史郎の思い出

昨日下高井戸の駅に向かう途中、興味深い古書店+古レコード店を見つけたが、時間が無く通り過ぎてしまったので、再度赴いた。

「バラード堂」という名のその店は、純正サブカルチャー系で、店の作りも古本屋臭くなく、イマドキのカフェっぽい。文芸書の棚には澁澤龍彦中井英夫稲垣足穂等々ずらずらっと並んでおり、全て丁寧にグラシン紙がかけてある。マンガの在庫もなかなかで、古い「ガロ」や山上たつひこの『喜劇新思想大系』などが整然と並んでいる。レコードの方はもっと曲者っぽく、頭脳警察なんかが置いてあった。なんだか学生時代の自分の書棚を見ているようで、ここまでの品揃えを示されると、面白いというよりも、むしろ感傷的になってくる。
しかし商売としてはいかがなものか。この構えは、商売というよりはどうも一種の自己主張のようでもある。

棚の一角に、「国枝史郎伝奇文庫」が置いてあった。印象としては「展示してあった」と言うべきか。表紙を面出しにし、国枝史郎を熱烈に称揚するPOP付きである。この文庫本で全28巻に及ぶシリーズは、横尾忠則の鮮烈な装幀で昭和51年前後に刊行されたものだ。国枝の妖美な幻想に満ちた不羈奔放としか言いようのない物語世界は、日本的なお行儀のよい小説世界の文法を一瞬にして吹き飛ばしてしまうような荒々しい迫力に満ちており、私自身の文学感覚にとってはまさにエポック・メイキングなシリーズであった。
まあだいたいタイトルを御覧なさいな。『神州纐纈城』『神秘昆虫館』『銅銭会事変』『生死卍巴』『血煙天明陣』。どうです。あとスゴイのが『血曼陀羅紙張武士』。参りました。て感じか。

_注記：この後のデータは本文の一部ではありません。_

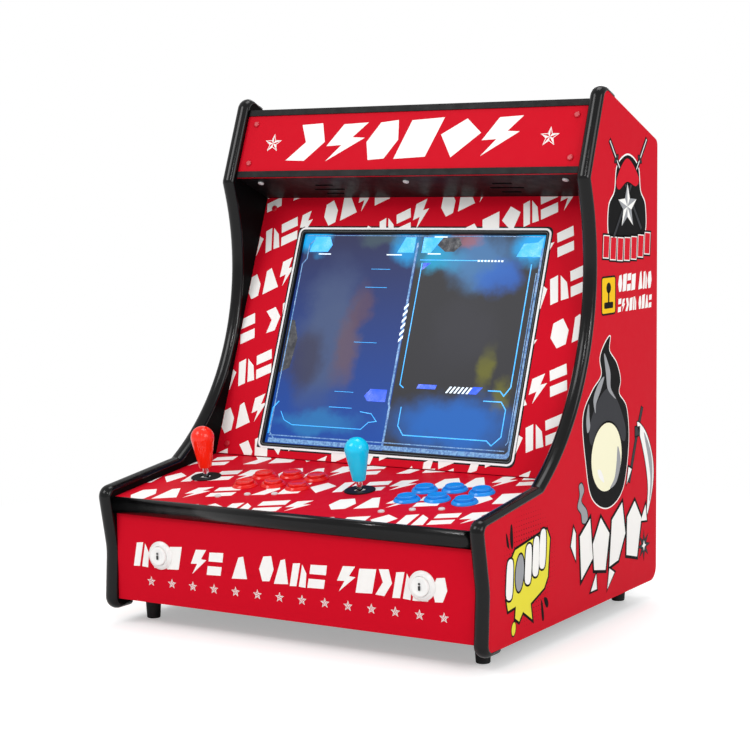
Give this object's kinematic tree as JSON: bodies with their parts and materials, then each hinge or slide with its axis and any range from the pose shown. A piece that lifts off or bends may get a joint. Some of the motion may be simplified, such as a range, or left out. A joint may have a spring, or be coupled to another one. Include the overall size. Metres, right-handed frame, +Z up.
{
  "type": "bartop arcade cabinet",
  "caption": "Tabletop two-player arcade cabinet with joysticks, push buttons, a leaning screen, a marquee and a hinged rear door.",
  "frame": {"origin": "middle of the footprint, on the surface that the feet stand on", "axes": "+X to the player's right, +Y to the back, +Z up"},
  "size_m": [0.56, 0.4975, 0.6814],
  "materials": {
    "panel_laminate": "satin red printed laminate over board",
    "edge_strip": "glossy black edge moulding",
    "black_board": "black laminated board",
    "black_plastic": "fine moulded texture",
    "display": "lit display behind a matt polariser",
    "steel_sheet": "galvanised sheet",
    "black_steel": "black painted steel",
    "marquee_acrylic": "gloss red translucent acrylic",
    "black_metal": "satin black painted aluminium",
    "lamp": "frosted diffuser",
    "timber": "planed softwood",
    "hinge_steel": "zinc plated",
    "lock_chrome": "polished",
    "rocker_plastic": "gloss black",
    "foot_rubber": "matt rubber",
    "red_button": "gloss moulded red",
    "blue_button": "gloss moulded blue",
    "white_button": "gloss moulded white",
    "switch_plastic": "moulded black",
    "spring_steel": "bright spring wire",
    "collar_plastic": "natural nylon",
    "shaft_steel": "polished shaft",
    "red_bat": "gloss moulded red",
    "cyan_bat": "gloss moulded cyan",
    "screw_steel": "bright zinc, part painted red",
    "circuit": "solder mask green"
  },
  "bodies": {
    "cabinet": {"left_side_panel": "panel_laminate", "right_side_panel": "panel_laminate", "edge_trims": "edge_strip", "base_board": "black_board", "front_board": "panel_laminate", "control_board": "panel_laminate", "bezel_board": "panel_laminate", "speaker_board": "black_board", "top_board": "panel_laminate", "rear_boards": "black_board", "screen_frame": "black_plastic", "display_panel": "display", "display_chassis": "steel_sheet", "monitor_rails": "steel_sheet", "speakers": "black_steel", "marquee_panel": "marquee_acrylic", "marquee_strips": "black_metal", "marquee_lamp": "lamp", "corner_battens": "timber", "fixed_hinge_leaves": "hinge_steel", "hinge_pins": "hinge_steel", "mains_inlet": "black_plastic", "rubber_feet": "foot_rubber", "p1_button_housings": "red_button", "p2_button_housings": "blue_button", "start_button_housings": "white_button", "button_nuts": "black_plastic", "microswitches": "switch_plastic", "stick_housings": "black_plastic", "stick_gates": "black_plastic", "stick_springs": "spring_steel", "dust_washers": "black_plastic", "panel_screws": "screw_steel", "game_board": "circuit", "power_supply": "steel_sheet"},
    "p1_button_1": {"p1_button_1": "red_button"},
    "p1_button_2": {"p1_button_2": "red_button"},
    "p1_button_3": {"p1_button_3": "red_button"},
    "p1_button_4": {"p1_button_4": "red_button"},
    "p1_button_5": {"p1_button_5": "red_button"},
    "p1_button_6": {"p1_button_6": "red_button"},
    "p2_button_1": {"p2_button_1": "blue_button"},
    "p2_button_2": {"p2_button_2": "blue_button"},
    "p2_button_3": {"p2_button_3": "blue_button"},
    "p2_button_4": {"p2_button_4": "blue_button"},
    "p2_button_5": {"p2_button_5": "blue_button"},
    "p2_button_6": {"p2_button_6": "blue_button"},
    "start_button_1": {"start_button_1": "white_button"},
    "start_button_2": {"start_button_2": "white_button"},
    "p1_pivot": {"p1_pivot_collar": "collar_plastic"},
    "p1_stick": {"p1_stick_shaft": "shaft_steel", "p1_bat_top": "red_bat"},
    "p2_pivot": {"p2_pivot_collar": "collar_plastic"},
    "p2_stick": {"p2_stick_shaft": "shaft_steel", "p2_bat_top": "cyan_bat"},
    "door": {"back_door": "black_board", "door_hinge_leaves": "hinge_steel", "lock_barrel": "lock_chrome"},
    "lock": {"lock_cam": "lock_chrome"},
    "rocker": {"power_rocker": "rocker_plastic"}
  },
  "joints": [
    {"name": "p1_button_1_press", "type": "slide", "parent": "cabinet", "child": "p1_button_1", "axis": [0, 0.1236, -0.9923], "range_m": [0, 0.003], "stiffness_N_per_m": 250, "springref_m": -0.003},
    {"name": "p1_button_2_press", "type": "slide", "parent": "cabinet", "child": "p1_button_2", "axis": [0, 0.1236, -0.9923], "range_m": [0, 0.003], "stiffness_N_per_m": 250, "springref_m": -0.003},
    {"name": "p1_button_3_press", "type": "slide", "parent": "cabinet", "child": "p1_button_3", "axis": [0, 0.1236, -0.9923], "range_m": [0, 0.003], "stiffness_N_per_m": 250, "springref_m": -0.003},
    {"name": "p1_button_4_press", "type": "slide", "parent": "cabinet", "child": "p1_button_4", "axis": [0, 0.1236, -0.9923], "range_m": [0, 0.003], "stiffness_N_per_m": 250, "springref_m": -0.003},
    {"name": "p1_button_5_press", "type": "slide", "parent": "cabinet", "child": "p1_button_5", "axis": [0, 0.1236, -0.9923], "range_m": [0, 0.003], "stiffness_N_per_m": 250, "springref_m": -0.003},
    {"name": "p1_button_6_press", "type": "slide", "parent": "cabinet", "child": "p1_button_6", "axis": [0, 0.1236, -0.9923], "range_m": [0, 0.003], "stiffness_N_per_m": 250, "springref_m": -0.003},
    {"name": "p2_button_1_press", "type": "slide", "parent": "cabinet", "child": "p2_button_1", "axis": [0, 0.1236, -0.9923], "range_m": [0, 0.003], "stiffness_N_per_m": 250, "springref_m": -0.003},
    {"name": "p2_button_2_press", "type": "slide", "parent": "cabinet", "child": "p2_button_2", "axis": [0, 0.1236, -0.9923], "range_m": [0, 0.003], "stiffness_N_per_m": 250, "springref_m": -0.003},
    {"name": "p2_button_3_press", "type": "slide", "parent": "cabinet", "child": "p2_button_3", "axis": [0, 0.1236, -0.9923], "range_m": [0, 0.003], "stiffness_N_per_m": 250, "springref_m": -0.003},
    {"name": "p2_button_4_press", "type": "slide", "parent": "cabinet", "child": "p2_button_4", "axis": [0, 0.1236, -0.9923], "range_m": [0, 0.003], "stiffness_N_per_m": 250, "springref_m": -0.003},
    {"name": "p2_button_5_press", "type": "slide", "parent": "cabinet", "child": "p2_button_5", "axis": [0, 0.1236, -0.9923], "range_m": [0, 0.003], "stiffness_N_per_m": 250, "springref_m": -0.003},
    {"name": "p2_button_6_press", "type": "slide", "parent": "cabinet", "child": "p2_button_6", "axis": [0, 0.1236, -0.9923], "range_m": [0, 0.003], "stiffness_N_per_m": 250, "springref_m": -0.003},
    {"name": "start_button_1_press", "type": "slide", "parent": "cabinet", "child": "start_button_1", "axis": [0, 1, 0], "range_m": [0, 0.003], "stiffness_N_per_m": 250, "springref_m": -0.003},
    {"name": "start_button_2_press", "type": "slide", "parent": "cabinet", "child": "start_button_2", "axis": [0, 1, 0], "range_m": [0, 0.003], "stiffness_N_per_m": 250, "springref_m": -0.003},
    {"name": "p1_stick_fore_aft", "type": "hinge", "parent": "cabinet", "child": "p1_pivot", "pos_m": [-0.199, -0.12157, 0.16621], "axis": [1, 0, 0], "range_deg": [-8, 8], "stiffness_Nm_per_rad": 1.2, "deforming": ["stick_springs"]},
    {"name": "p1_stick_side", "type": "hinge", "parent": "p1_pivot", "child": "p1_stick", "pos_m": [-0.199, -0.12157, 0.16621], "axis": [0, 0.9923, 0.1236], "range_deg": [-8, 8], "stiffness_Nm_per_rad": 1.2, "deforming": ["stick_springs"]},
    {"name": "p2_stick_fore_aft", "type": "hinge", "parent": "cabinet", "child": "p2_pivot", "pos_m": [0.0395, -0.12157, 0.16621], "axis": [1, 0, 0], "range_deg": [-8, 8], "stiffness_Nm_per_rad": 1.2, "deforming": ["stick_springs"]},
    {"name": "p2_stick_side", "type": "hinge", "parent": "p2_pivot", "child": "p2_stick", "pos_m": [0.0395, -0.12157, 0.16621], "axis": [0, 0.9923, 0.1236], "range_deg": [-8, 8], "stiffness_Nm_per_rad": 1.2, "deforming": ["stick_springs"]},
    {"name": "door_swing", "type": "hinge", "parent": "cabinet", "child": "door", "pos_m": [-0.259, 0.23975, 0.315], "axis": [0, 0, 1], "range_deg": [0, 105]},
    {"name": "lock_turn", "type": "hinge", "parent": "door", "child": "lock", "pos_m": [0.225, 0.23645, 0.315], "axis": [0, -1, 0], "range_deg": [0, 90]},
    {"name": "power_rock", "type": "hinge", "parent": "cabinet", "child": "rocker", "pos_m": [-0.194, 0.23345, 0.074], "axis": [1, 0, 0], "range_deg": [0, 12]}
  ]
}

不肖私、はるかな昔に就職活動などを行い、大K談社で面接などを受けたことがある。面接も進んでくつろいだ雰囲気になり、「君はうちではどのような本が好きかね」という質問が出た。私はうっかり「御社の『国枝史郎伝奇文庫』などが……」と言ってしまったのである。部屋の空気がこわばったのがわかり、覚えてはいないが色々フォローしたのだが、フレンドリーな雰囲気は二度と戻ってくることはなかったのであった。中途半端にこすっからいところのあった私は、このようなマニアックな企画はまことに講談社的でないということを、当時からわかっていたのである。どうせ跳ねっ返りが無理矢理押し通した企画だろうと、生意気にも考えていたのである。この場合言うべきでない書名だとわかってはいたが、つい言ってしまったのである。そして若造の想像力を越えて、その企画はまことにK談社的でないものだったようだ。

それから私はK談社とは縁もゆかりも無い生活を送っているが、当然、それがあるべき姿だったのだろう。あの時私が違う書名を挙げて、よしんば入社していたとしても、社内において異分子になったであろうことは目に見えている。で、現在いる会社は、国枝史郎を知らないなどと言うと、白い目で見られるような会社である。まあそれもどんなもんかわからないが。